MESTINYA, PUASA
Sepertinya tak kenal lelah, para pelaku pasar sangat memanfaatkan momentum Ramadhan sebagai ajang menggelar lapak mereka. Bagi beberapa pemangku kebijakan yang terkait, momentum ini juga dipakai untuk menunjukkan kesiapsiagaan mereka dalam meyambut bulan suci Ramadhan sekaligus momentum Lebaran. Stok beras cukup, stok minyak goreng cukup, stok BBM cukup sampai pada kesiapan jalan tol yang sudah bisa dilalui pada lebaran tahun ini.
Masih jauh dari Ramadhan ketika iklan tentang syrop, iklan obat kumur, iklan obat sakit maag, iklan pasta gigi, sampai iklan sarung yang semuanya berlabel untuk menunjang kelancaran beribadah Ramadhan.
Bukankah selama bulan puasa kita diwajibkan berpuasa. Artinya, kita diwajibkan menahan diri, menahan hawa nafsu, menahan tidak berbelanja barang-barang yang bukan kebutuhan primer. Bahkan kebutuhan primer yang berupa ‘pangan’ pun kita tekan. Kita kurangi dengan cara berpuasa. Dalam hal makan dan minum mestinya konsumsi kita berkurang setidaknya 30% – 40% dari konsumsi kita sehari hari. Makan sahur paling hanya sedikit atau bahkan beberapa di antara kita sahur dengan segelas air putih saja. Atau, paling banter dengan segelas teh hangat. Makan siang jelas tidak. Jajan siang hari juga tidak. Ngemil juga tidak.

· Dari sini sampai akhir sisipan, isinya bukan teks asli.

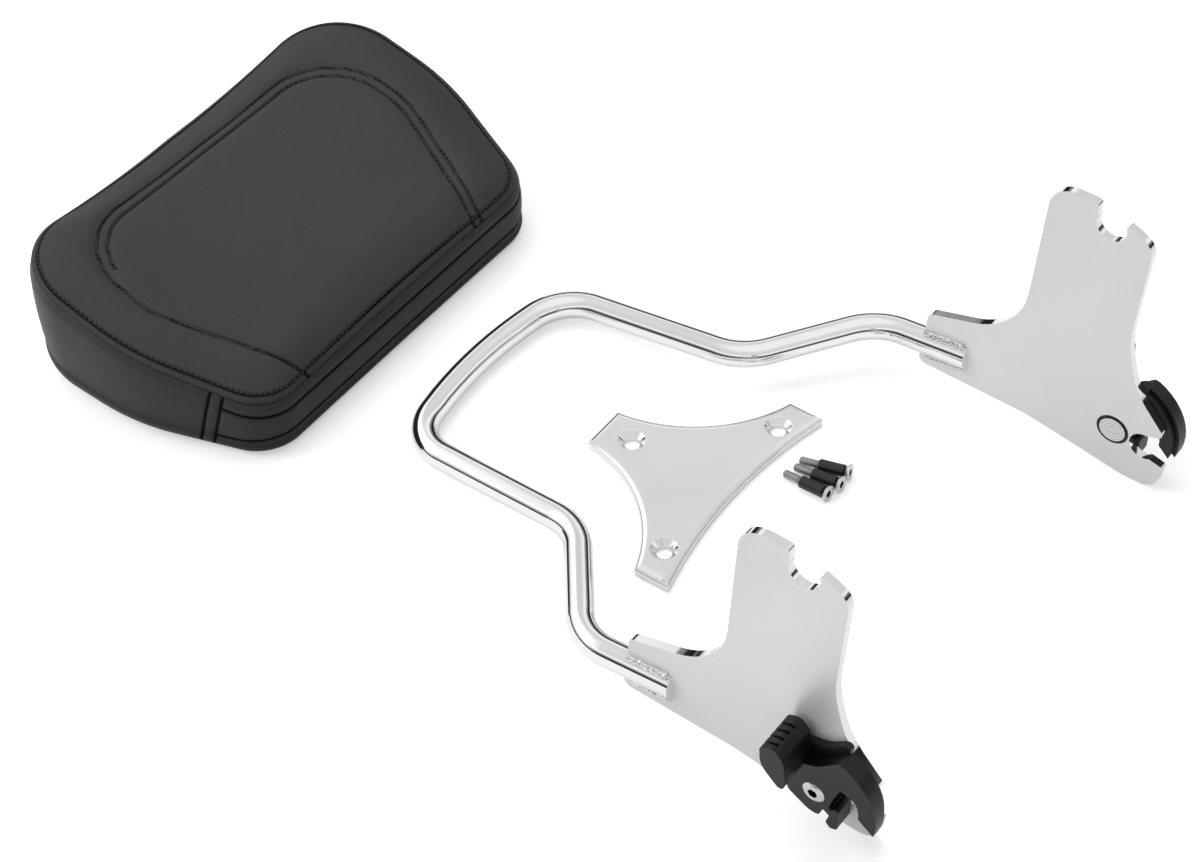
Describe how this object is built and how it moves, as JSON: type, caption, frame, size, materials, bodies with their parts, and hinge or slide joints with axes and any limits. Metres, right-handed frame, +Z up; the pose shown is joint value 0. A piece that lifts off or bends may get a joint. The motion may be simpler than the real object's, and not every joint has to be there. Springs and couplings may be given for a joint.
{
  "type": "detachable sissy bar",
  "caption": "Bent round-bar hoop on two upright docking plates with rotary spring latches, laid out with its padded backrest, three-arm plate and sleeved screws.",
  "frame": {"origin": "centre of the laid-out kit's bounding box in plan, on the floor", "axes": "+Z up from the floor, +X from the pad towards the front of the docking plates, +Y to the bar's right-hand (far) plate"},
  "size_m": [0.5992, 0.3468, 0.1817],
  "materials": {
    "chrome": "polished chrome plate",
    "steel": "bright zinc-plated steel",
    "black_coat": "satin black coat over cast metal",
    "black_plastic": "matte",
    "vinyl": "smooth black vinyl with a fine grain",
    "board": "matte"
  },
  "bodies": {
    "bar": {"hoop_tube": "chrome", "docking_plate_left": "chrome", "docking_plate_right": "chrome", "tube_weld_left": "chrome", "tube_weld_right": "chrome", "pivot_stud_left": "steel", "pivot_stud_right": "steel", "pivot_bush_left": "black_plastic", "pivot_bush_right": "black_plastic", "pivot_screw_left": "chrome", "pivot_screw_right": "chrome", "latch_spring_left": "steel", "latch_spring_right": "steel", "mounting_plate": "chrome", "mount_screw_1": "steel", "mount_screw_2": "steel", "mount_screw_3": "steel", "screw_sleeve_1": "black_plastic", "screw_sleeve_2": "black_plastic", "screw_sleeve_3": "black_plastic", "pad_cushion": "vinyl", "pad_base": "board", "pad_insert_1": "steel", "pad_insert_2": "steel", "pad_insert_3": "steel"},
    "lever_left": {"latch_lever_left": "black_coat", "latch_back_left": "black_coat"},
    "lever_right": {"latch_lever_right": "black_coat", "latch_back_right": "black_coat"}
  },
  "joints": [
    {"name": "lever_left_turn", "type": "hinge", "parent": "bar", "child": "lever_left", "pos_m": [0.2638, -0.1514, 0.03049], "axis": [0, -1, 0], "range_deg": [0, 40], "stiffness_Nm_per_rad": 0.15, "springref_deg": -34.38, "deforming": ["latch_spring_left"]},
    {"name": "lever_right_turn", "type": "hinge", "parent": "bar", "child": "lever_right", "pos_m": [0.2638, 0.1514, 0.03049], "axis": [0, -1, 0], "range_deg": [0, 40], "stiffness_Nm_per_rad": 0.15, "springref_deg": -34.38, "deforming": ["latch_spring_right"]}
  ]
}
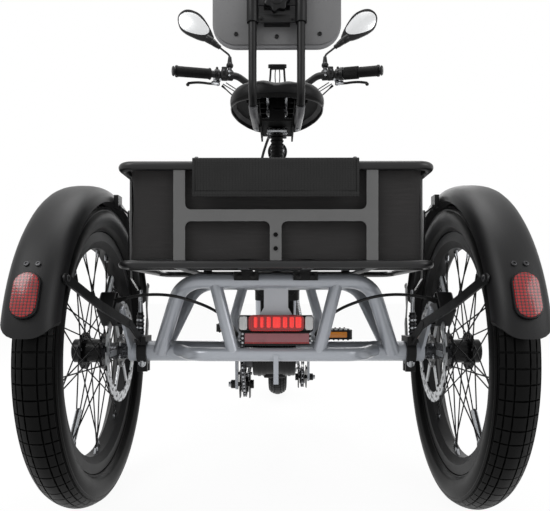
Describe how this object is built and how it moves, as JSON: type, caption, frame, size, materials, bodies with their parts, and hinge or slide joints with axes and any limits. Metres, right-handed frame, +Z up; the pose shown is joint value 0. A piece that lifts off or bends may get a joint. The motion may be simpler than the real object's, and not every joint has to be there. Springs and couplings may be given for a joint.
{
  "type": "electric tricycle",
  "caption": "Adult electric cargo tricycle: silver step-through frame, spoked 20 inch wheels, rear basket, padded saddle and backrest.",
  "frame": {"origin": "on the ground under the middle of the whole machine", "axes": "+Z up, +Y towards the front wheel, +X to the rider's right"},
  "size_m": [0.735, 1.7091, 1.3192],
  "materials": {
    "basket_cloth": "woven",
    "basket_steel": "satin",
    "black_steel": "satin",
    "cog_steel": "satin",
    "disc_steel": "machined",
    "frame_silver": "satin",
    "grip_rubber": "matte",
    "hose_rubber": "satin",
    "motor_black": "satin",
    "mudguard_black": "matte",
    "plastic_black": "satin",
    "red_lens": "gloss",
    "ribbed_webbing": "ribbed",
    "seat_vinyl": "matte",
    "tyre_rubber": "matte",
    "wheel_alloy": "satin"
  },
  "bodies": {
    "frame": {"axle_tube": "frame_silver", "basket_flap": "ribbed_webbing", "basket_floor": "black_steel", "basket_liner": "basket_cloth", "basket_panels": "basket_steel", "basket_rim": "black_steel", "basket_saddles": "black_steel", "battery": "plastic_black", "brake_hose_left": "hose_rubber", "brake_hose_right": "hose_rubber", "bumper": "frame_silver", "chains": "cog_steel", "front_hoop": "frame_silver", "hoop_struts": "frame_silver", "jackshaft": "cog_steel", "light_bracket": "frame_silver", "main_frame": "frame_silver", "motor": "motor_black", "mudguard_left": "mudguard_black", "mudguard_right": "mudguard_black", "mudguard_stays": "black_steel", "rear_calipers": "motor_black", "rear_cog": "cog_steel", "rear_hoop": "frame_silver", "reflectors": "red_lens", "tail_light": "red_lens", "tensioner": "black_steel"},
    "seat": {"seat_post": "grip_rubber", "saddle": "seat_vinyl", "saddle_bracket": "black_steel", "backrest_posts": "black_steel"},
    "backrest": {"backrest_carrier": "mudguard_black", "backrest_pad": "seat_vinyl"},
    "steering": {"fork": "frame_silver", "front_mudguard": "mudguard_black", "stem": "black_steel", "handlebar": "black_steel", "grips": "grip_rubber", "brake_levers": "motor_black", "mirrors": "black_steel", "display": "plastic_black", "headlight": "plastic_black", "front_caliper": "motor_black", "bar_cable_left": "hose_rubber", "bar_cable_right": "hose_rubber", "cable_loom": "hose_rubber"},
    "front_wheel": {"front_tyre": "tyre_rubber", "front_wheel": "wheel_alloy", "front_rotor": "disc_steel"},
    "rear_wheel_left": {"rear_tyre_left": "tyre_rubber", "rear_wheel_left": "wheel_alloy", "rear_rotor_left": "disc_steel"},
    "rear_wheel_right": {"rear_tyre_right": "tyre_rubber", "rear_wheel_right": "wheel_alloy", "rear_rotor_right": "disc_steel"},
    "crank": {"crankset": "cog_steel"},
    "pedal_left": {"pedal_left": "grip_rubber"},
    "pedal_right": {"pedal_right": "grip_rubber"}
  },
  "joints": [
    {"name": "steer", "type": "hinge", "parent": "frame", "child": "steering", "pos_m": [0, 0.54531, 0.25161], "axis": [0, -0.342, 0.9397], "range_deg": [-45, 45], "deforming": ["cable_loom"]},
    {"name": "front_wheel_spin", "type": "hinge", "parent": "steering", "child": "front_wheel", "pos_m": [0, 0.5876, 0.267], "axis": [1, 0, 0], "continuous": true},
    {"name": "rear_left_spin", "type": "hinge", "parent": "frame", "child": "rear_wheel_left", "pos_m": [-0.328, -0.5624, 0.267], "axis": [1, 0, 0], "continuous": true},
    {"name": "rear_right_spin", "type": "hinge", "parent": "frame", "child": "rear_wheel_right", "pos_m": [0.328, -0.5624, 0.267], "axis": [1, 0, 0], "continuous": true},
    {"name": "crank_spin", "type": "hinge", "parent": "frame", "child": "crank", "pos_m": [0, 0.0576, 0.27], "axis": [1, 0, 0], "continuous": true},
    {"name": "pedal_left_spin", "type": "hinge", "parent": "crank", "child": "pedal_left", "pos_m": [-0.19, 0.2226, 0.27], "axis": [1, 0, 0], "continuous": true},
    {"name": "pedal_right_spin", "type": "hinge", "parent": "crank", "child": "pedal_right", "pos_m": [0.19, -0.1074, 0.27], "axis": [1, 0, 0], "continuous": true},
    {"name": "seat_height", "type": "slide", "parent": "frame", "child": "seat", "axis": [0, -0.2924, 0.9563], "range_m": [-0.035, 0.07]},
    {"name": "backrest_height", "type": "slide", "parent": "seat", "child": "backrest", "axis": [0, 0, 1], "range_m": [-0.02, 0.06]}
  ]
}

Yang menjadi ‘semacam’ pesta adalah ketika berbuka puasa. Aneka hidangan tersedia, atau diadaadakan. Aneka minuman, ada jus, ada es buah, teh hangat, kolak pisang, stup jambu. Kemudian snack, aneka macam jajan pasar, kemudian makan besar. Demikian berulang-ulang tiap hari selama bulan suci Ramadhan yang mestinya adalah bulan puasa. Mestinya!
Tetapi melihat perilaku kita yang seperti ini rasanya kok bukan bulan puasa, tetapi bulan pesta. Lha wong biasanya makan siang dengan menu SKJ (sego karo jangan–nasi dan sayur) plus tempe dan krupuk, tetapi selama Ramadhan ini menu malah komplet yang tersedia layaknya hidangan kalo kita sedang kondangan manten. Kalau pinjam istilah Mas Nevi KiaiKanjeng, ini adalah USDEK (Unjukan, Sop, Dhahar, Es, Kondur)–minum, makan sop, makanan utama, es, dan pulang.
Padahal Kanjeng Nabi tidak mengajarkan demikian. Cukup dengan satu biji kurma. Kalau mau lebih ya 3 atau 5 biji, tetapi itu sangat jarang. Kemudian minum segelas air hangat. Sudah!
Ini baru tuntunan soal perut. Belum yang lain-lain yang tiap hari ada di depan mata kita. Berpuasa, menahan diri! Memperbanyak sedekah, memperbanyak shalat malam, taddarus Al-Qur’an (memahami – mentadabburi), banyak melek, dengan segala amalan-amalannya.
Kalau melihat perilaku kita dalam berbuka, maka perilaku kita ini sangat jauh dari tuntunan Kanjeng nabi. Pasti ada yang salah dengan kita ini. Pasti! Marilah kita bercermin, melihat diri kita sendiri, sudahkah kita benar-benar berada di jalur tuntunan Kanjeng Nabi. Atau bahkan semakin jauh?